- Skin volumes were 27% up
- Business registered 11% turnover increase
- FY20 harvest crop continues to improve and targeted quality grades are achievable.
Harare – Padenga’s alligator operations’ full year 2019 performance bounced back from the poor performance registered in 2018 which resulted from the compromised quality of skins.
Skin volumes in the year under review were up 27% compared to the comparable prior period with 17 176 skins being achieved in the year from 13 500 skins in 2018.
The increase in volumes resulted in the company recording an 11% increase in turnover to US$ 3 596 803 from US$ 3 251 345 in 2018.
However, a loss before tax of US$99 338 was registered for the year.
Padenga Chairperson, Mr.
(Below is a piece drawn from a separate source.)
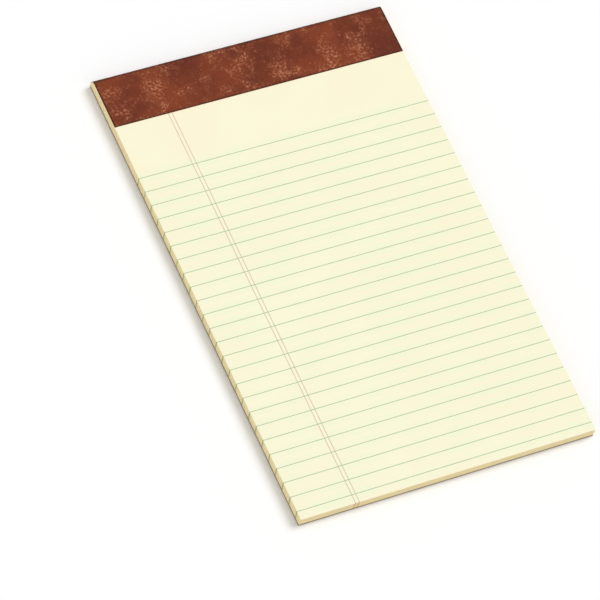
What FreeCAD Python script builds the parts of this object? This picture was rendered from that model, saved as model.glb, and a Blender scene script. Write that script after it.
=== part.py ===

Thembinkosi Sibanda said in the year under review, the company achieved significant advances in understanding the cause and nature of the legacy double scale issue that arose in 2017 and although this continued to impact the quality of skins in 2019, the company is working its way out of the problem.
“Knowledge gained in the research into double scale has led to changes in feed formulations and monthly monitoring of metabolic enzyme levels as pathology allows us to track physiological health enabling us to adjust mineral/vitamin levels to eliminate double scale going forward”, Mr Sibanda said.
In order reduce costs, Padenga harvested the carryover crop from FY2018 that was deemed not to meet the required premium quality standards for the alternative market albeit at depressed margins.
The quality of skin grades achieved on the FY19 harvest crop improved over that of prior year but was still not of sufficient quality for the current market.
At the end of the period under review, the operation had a total of 25 128 alligators in pens.
Hatchling procurement was completed in September with a total of 7 867 hatchlings received this being in line with expectations.
An additional total of 5 007 yearling animals were procured for grow-out into both medium and large sized skins to optimize TCR’s future revenue earnings.
Mr. Sibanda said the operation’s FY20 harvest crop continues to improve and targeted quality grades are achievable.
Demand for watchband sized and low-grade skins has declined and is expected to continue into 2020 due to the corona virus which broke out in December 2019.
Padenga has responded to the changes by targeting to only produce medium and large skins.
“We have reduced volumes and reduced stocking densities to achieve the quality grades demanded”, Mr. Sibanda said.